Six formidable frigates, including the famous USS Constitution, were authorized for construction under an act of Congress in 1794. Joshua Humphreys designed them to be larger and more heavily armed than the standard run frigate of the day. Construction took place in Edmund Hartt's shipyard in Boston, Massachusetts using resilient lumber from Southern live oak trees. The sides of the ships were constructed from planks up to seven inches (178 mm) thick. The ship's design was also unique for its time because of a diagonal cross-bracing of the ship's skeleton that enhanced the ship's structural strength. Paul Revere was responsible for forging the copper spikes and bolts that held the planks in place and the copper sheathing that protected the hull.

Captain Isaac Hull, appointed Constitutionís commanding officer in 1810, met HMS Guerriere in single combat about 600 miles east of Nova Scotia on the afternoon of August 19, 1812.. Twenty minutes after the British ship fired the first shot, it had been reduced to a dismasted hulk that was so badly damaged that it was not worth towing to port. Captain Hull won the battle by using his heavier broadside armament and his ship’s superior maneuvering ability to advantage, while the British were astonished when their shot simply rebounded harmlessly off Constitution’s strong hull — giving the ship her nickname 'Old Ironsides'.

Related material:

The French ship Acheron in the movie Master and Commander is the same type that Humphreys designed.

Out Fighting the Enemy

In the war theater of The Great Lakes, Lake Ontario was already dominated by the British through a win in a race to build boats for the lakes on the lakes. Then in 1813, Oliver Hazard Perry ( 1785 – 1819) supervised the building of a small fleet at what is now Erie, Pennsylvania. British forces moved in engaging battle for control of Lake Erie on September 10, 1813. During the battle, Perry's flagship the Lawrence was destroyed and Perry found himself in a rowboat a half-mile from the USS Niagara. Instead of giving up, he rowed to the Niagara through heavy gunfire. Once he had transferred his command to the Niagara, Captain Perry led his small fleet to victory. He then dispatched his famous report, "We have met the enemy and they are ours; two ships, two brigs, one schooner and one sloop". This decisive victory gave control of Lake Erie to the Americans.

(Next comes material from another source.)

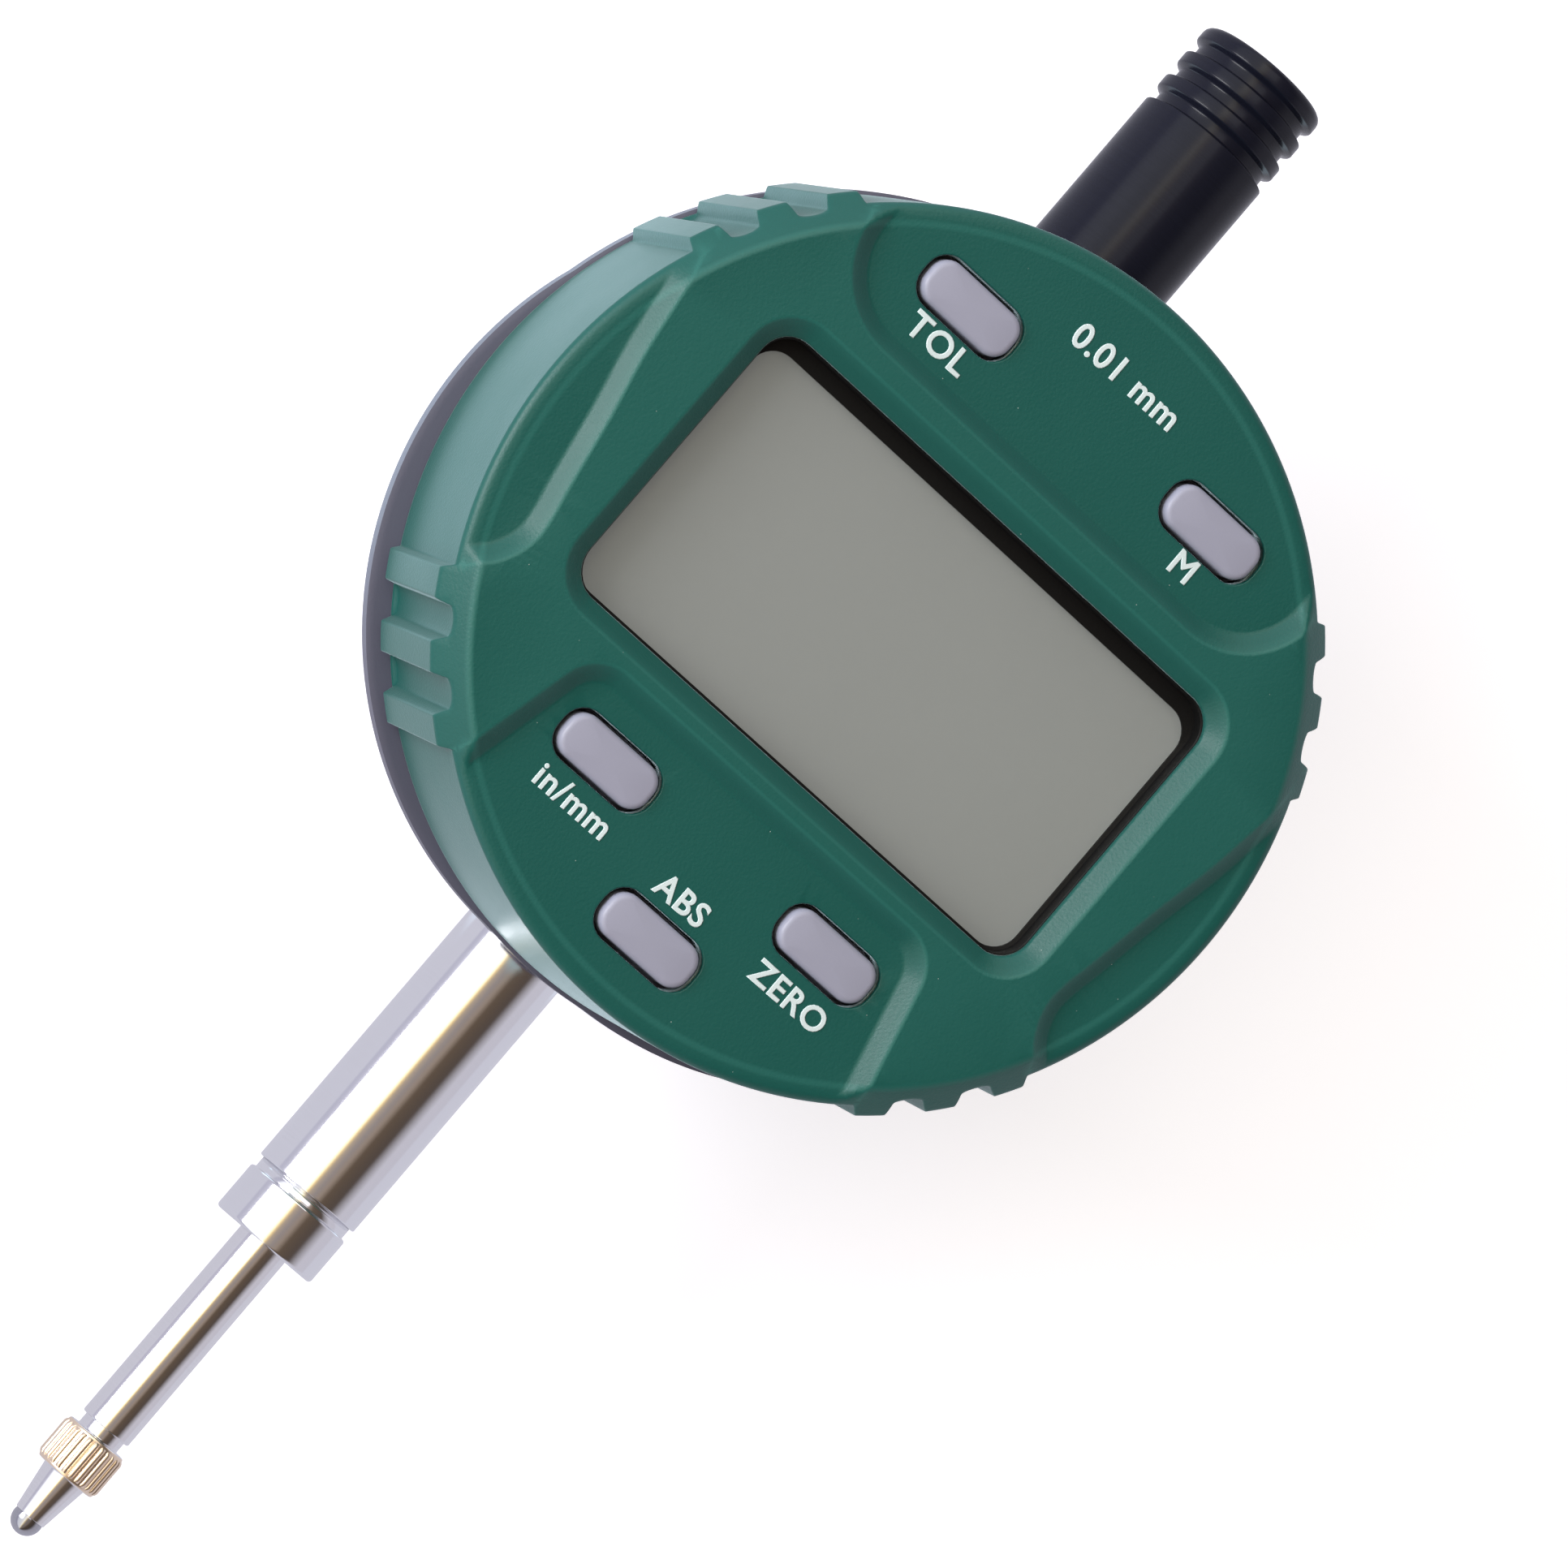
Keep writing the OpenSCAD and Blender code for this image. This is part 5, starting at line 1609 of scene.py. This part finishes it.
def ribs_tree():
    """Geometry Nodes: a rib repeated evenly round the Z axis, beside the core that it starts from."""
    tree = bpy.data.node_groups.new("ribs round an axis", "GeometryNodeTree")
    for label, kind in (("Core", "NodeSocketGeometry"), ("Rib", "NodeSocketObject"),
                        ("Count", "NodeSocketInt"), ("Finish", "NodeSocketMaterial")):
        tree.interface.new_socket(label, in_out="INPUT", socket_type=kind)
    tree.interface.new_socket("Ring", in_out="OUTPUT", socket_type="NodeSocketGeometry")
    nodes, links = tree.nodes, tree.links
    first = nodes.new("NodeGroupInput")
    last = nodes.new("NodeGroupOutput")
    info = nodes.new("GeometryNodeObjectInfo")
    links.new(first.outputs["Rib"], info.inputs["Object"])
    line = nodes.new("GeometryNodeMeshLine")
    line.inputs["Offset"].default_value = (0, 0, 0)
    links.new(first.outputs["Count"], line.inputs["Count"])
    index = nodes.new("GeometryNodeInputIndex")
    step = nodes.new("ShaderNodeMath")
    step.operation = "DIVIDE"
    step.inputs[0].default_value = FULL_TURN
    links.new(first.outputs["Count"], step.inputs[1])
    turn = nodes.new("ShaderNodeMath")
    turn.operation = "MULTIPLY"
    links.new(index.outputs[0], turn.inputs[0])
    links.new(step.outputs[0], turn.inputs[1])
    angles = nodes.new("ShaderNodeCombineXYZ")
    links.new(turn.outputs[0], angles.inputs["Z"])
    spread = nodes.new("GeometryNodeInstanceOnPoints")
    links.new(line.outputs[0], spread.inputs["Points"])
    links.new(info.outputs["Geometry"], spread.inputs["Instance"])
    links.new(angles.outputs[0], spread.inputs["Rotation"])
    real = nodes.new("GeometryNodeRealizeInstances")
    links.new(spread.outputs[0], real.inputs[0])
    both = nodes.new("GeometryNodeJoinGeometry")
    links.new(first.outputs["Core"], both.inputs[0])
    links.new(real.outputs[0], both.inputs[0])
    painted = nodes.new("GeometryNodeSetMaterial")
    links.new(both.outputs[0], painted.inputs["Geometry"])
    links.new(first.outputs["Finish"], painted.inputs["Material"])
    links.new(painted.outputs[0], last.inputs[0])
    return tree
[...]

In more general terms, while the British forces had it all over the Americans in rapidity of fire. American volleys came to be known for their accuracy. Since a dismasted ship can no longer maneuver in a sea battle, dismasting a ship is often the checkmate move in a sea battle.

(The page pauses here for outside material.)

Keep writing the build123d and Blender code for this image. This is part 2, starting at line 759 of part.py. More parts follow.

Changes Wrought by the War of 1812:

The War of 1812 gave the United States a new sense of self. It reaffirmed the separation of the United States and Canada, which had conducted itself with distinction during the War of 1812. But most importantly, American innovation in the area of ship building and tactics underlined the importance of supremacy on the high seas. This defeat forced changes in the way the British Navy conducted battles. This harsh lesson served to increase respect for the United States, and, in the end, helped Great Briton maintain their naval superiority by forcing the British Naval bureaucracy to keep up with the times.